Toute expression humaine, du murmure à la fresque, est déjà intuition : elle précède la pensée discursive sans jamais lui être étrangère.
Croce va jusqu’à dire que la philosophie de l’art n’est pas un supplément – elle est le socle. On ne bâtit pas une science de l’homme sans avoir compris le premier souffle de son esprit, ce moment où il donne forme à ce qu’il sent. La philosophie ne peut pas venir après l’esthétique, comme un juge rendant un verdict sur les œuvres humaines ; elle doit commencer par elle, car elle est ce qui rend toute autre connaissance pensable. L’art, dans cette perspective, n’est pas un luxe de civilisations – il est la langue maternelle de l’humanité. Non pas un supplément d’âme, mais son acte de naissance.
Ce que Croce énonce dans un siècle secoué par les armes et les idéologies est peut-être, plus que jamais, une leçon de résistance. À une époque où l’homme risque de se noyer dans les systèmes et les algorithmes, il rappelle que toute architecture de pensée repose sur une chose aussi fragile qu’irréductible : la capacité à ressentir et à formuler ce ressenti. Une esquisse, un vers, un soupir – et voilà le monde qui recommence.
Dans les cendres de Naples, l’esprit forge son chant
Benedetto Croce n’écrivit jamais depuis les hauteurs d’une tour d’ivoire. Son œuvre, enracinée dans les convulsions de l’Italie moderne, est celle d’un homme blessé par l’histoire mais résolu à la dompter par l’esprit. Né en 1866 à Pescasseroli, orphelin de père et de mère dès l’adolescence après un séisme meurtrier à Casamicciola, il fut plongé très tôt dans l’expérience du tragique. C’est dans cette douleur fondatrice qu’il façonna une pensée tournée vers la compréhension intuitive du monde, loin des systèmes mécaniques et des abstractions froides. Philosophe, historien, critique d’art, il devint une figure centrale de l’idéalisme italien, aux côtés de Giovanni Gentile, avec qui il entretiendra bientôt une rupture profonde, notamment sur la question du fascisme. Car Croce, hostile à toute forme de totalitarisme, incarna une philosophie de la liberté, de l’expression vivante, ancrée dans l’histoire des individus. Dans Esthétique (1902), puis dans La Logique (1909), il jette les bases d’une philosophie de l’esprit qui fait de l’intuition non une faiblesse, mais la première manifestation de la conscience créatrice. L’intuition-expression devient alors, non pas un moment passager, mais la pulsation même de l’acte humain dans sa forme la plus originelle.

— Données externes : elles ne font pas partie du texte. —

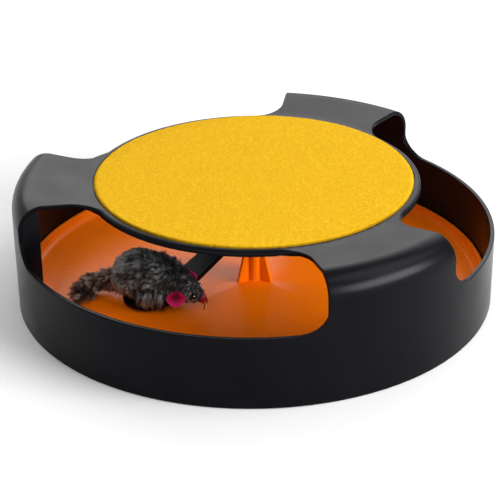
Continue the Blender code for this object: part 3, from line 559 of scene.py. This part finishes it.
def cover_mesh():
    """The cover in one: both skins of three sectors, the recess, its floor, the ribs and the screw bosses."""
    cage = bmesh.new()
    for middle in WINDOWS_AT:
        turn = Matrix.Rotation(middle, 3, "Z")
        outer, border_angle, border_travel = skin_rows(outer_line, COVER_RADIUS, inward=False)
        inner, *_ = skin_rows(inner_line, COVER_RADIUS - SHELL, inward=True)
        skins = [[[cage.verts.new(turn @ Vector(p)) for p in row] for row in rows] for rows in (outer, inner)]
        for rows in skins:
            for first, second in zip(rows, rows[1:]):
                strip(cage, first, second)
        strip(cage, skins[0][0], skins[1][0])
        outside, inside = skins[0][-1], skins[1][-1]
        count = len(outside)
        at_bottom = border_travel > TO_BOTTOM - HAIRLINE
        for i in range(count):
            j = (i + 1) % count
            if at_bottom[i] and at_bottom[j]:
                cage.faces.new((outside[i], outside[j], inside[j], inside[i]))
        top = sorted(np.flatnonzero(border_travel < HAIRLINE), key=lambda i: border_angle[i])
        for row, radii, height in ((outside, (RECESS_RADIUS, *RECESS_RINGS), RECESS_FLOOR),
                                   (inside, RECESS_RINGS, RIM_UNDERSIDE)):
            close_top(cage, turn, [row[i] for i in top], border_angle[top], radii, height)
    bmesh.ops.remove_doubles(cage, verts=cage.verts, dist=SECTOR_WELD)
    face_outward(cage)
    for angle in ARMS_AT:
        for start, aside, offset in ((RIB_START, SECTOR / 2 - WINDOW_HALF, RIB_ASIDE), (WEB_START, 0, 0)):
            outline = [(start, FITTINGS_BOTTOM), (COVER_RADIUS - SHELL / 2, FITTINGS_BOTTOM)]
            for radius in np.linspace(COVER_RADIUS - SHELL / 2, start, RIB_STEPS):
                outline.append((radius, under_shoulder(radius)))
            plate = prism(outline, RIB)
            plate.transform(Matrix.Rotation(angle + aside, 4, "Z") @ Matrix.Translation((0, offset, 0)))
            cage.from_mesh(plate)
        boss = screw_boss()
        boss.transform(Matrix.Rotation(angle, 4, "Z") @ Matrix.Translation((BOSS_CIRCLE, 0, 0)))
        cage.from_mesh(boss)
    return smooth_mesh(cage, "cover_shell")


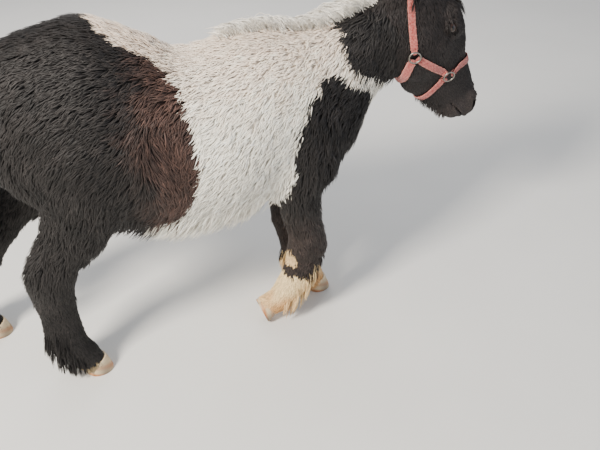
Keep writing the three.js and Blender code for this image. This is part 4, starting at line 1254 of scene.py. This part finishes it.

Les architectes contre les poètes : querelle des formes premières
La thèse de Croce, érigeant l’intuition en fondement de la connaissance, n’a pas manqué de susciter la réprobation des défenseurs de la logique formelle. Dans l’Europe philosophique du tournant du siècle, dominée par le néokantisme et le positivisme, nombreux étaient ceux qui voyaient dans l’intuition une notion confuse, pré-scientifique, voire suspecte. Les tenants d’une épistémologie rigoureuse, comme le Cercle de Vienne, jugeaient l’expression artistique trop subjective pour constituer un socle de vérité. Rudolf Carnap ou Moritz Schlick, par exemple, estimaient que seul le langage scientifique, purifié de ses ambiguïtés émotionnelles, pouvait prétendre à l’universalité. En France, le débat s’ouvrit également entre les partisans de la clarté cartésienne et ceux d’une pensée plus symbolique. Henri Bergson, cependant, s’approcha par un autre chemin de conclusions similaires à celles de Croce : l’intuition, pour lui, est un mode de connaissance directe, vivante, de l’élan vital. Mais là où Bergson exaltait l’élan intérieur et l’expérience immédiate du temps, Croce restait fidèle à une exigence de forme et de construction. La querelle entre les « architectes » et les « poètes », entre ceux qui veulent bâtir des édifices logiques et ceux qui veulent laisser chanter les images de l’âme, traverse tout le XXe siècle et au-delà.
Quand l’image devient code : mutations contemporaines de l’intuition
Au XXIe siècle, le débat entre intuition et logique prend une tournure nouvelle, nourrie par les révolutions numériques et les mutations du langage. Dans un monde saturé d’images, de symboles visuels, d’algorithmes interprétant nos moindres gestes, l’intuition semble à la fois omniprésente et menacée. Des penseurs contemporains comme Byung-Chul Han, dans La disparition des rituels, dénoncent la perte de profondeur dans nos formes d’expression modernes, trop immédiates, trop « lisses ». L’intuition, jadis liée à la lenteur, à la maturation intérieure, est aujourd’hui précipitée dans le flux perpétuel des réseaux. D’autres, comme George Steiner dans Grammaires de la création, affirment que l’acte poétique, même affaibli, reste l’ultime refuge d’une conscience humaine libre et imaginative. La pensée de Croce trouve aussi un écho inattendu dans certaines analyses du langage en intelligence artificielle, où l’on redécouvre que toute forme de parole – même générée – suppose une intuition de structure, un pressentiment de sens. Là où les machines traitent l’expression comme un calcul, Croce nous rappelle qu’elle est d’abord un élan, une respiration de l’esprit. Loin d’être dépassée, sa pensée revient aujourd’hui comme un appel à ne pas abandonner la source vive de notre humanité : la capacité d’exprimer ce que l’on n’a pas encore pensé.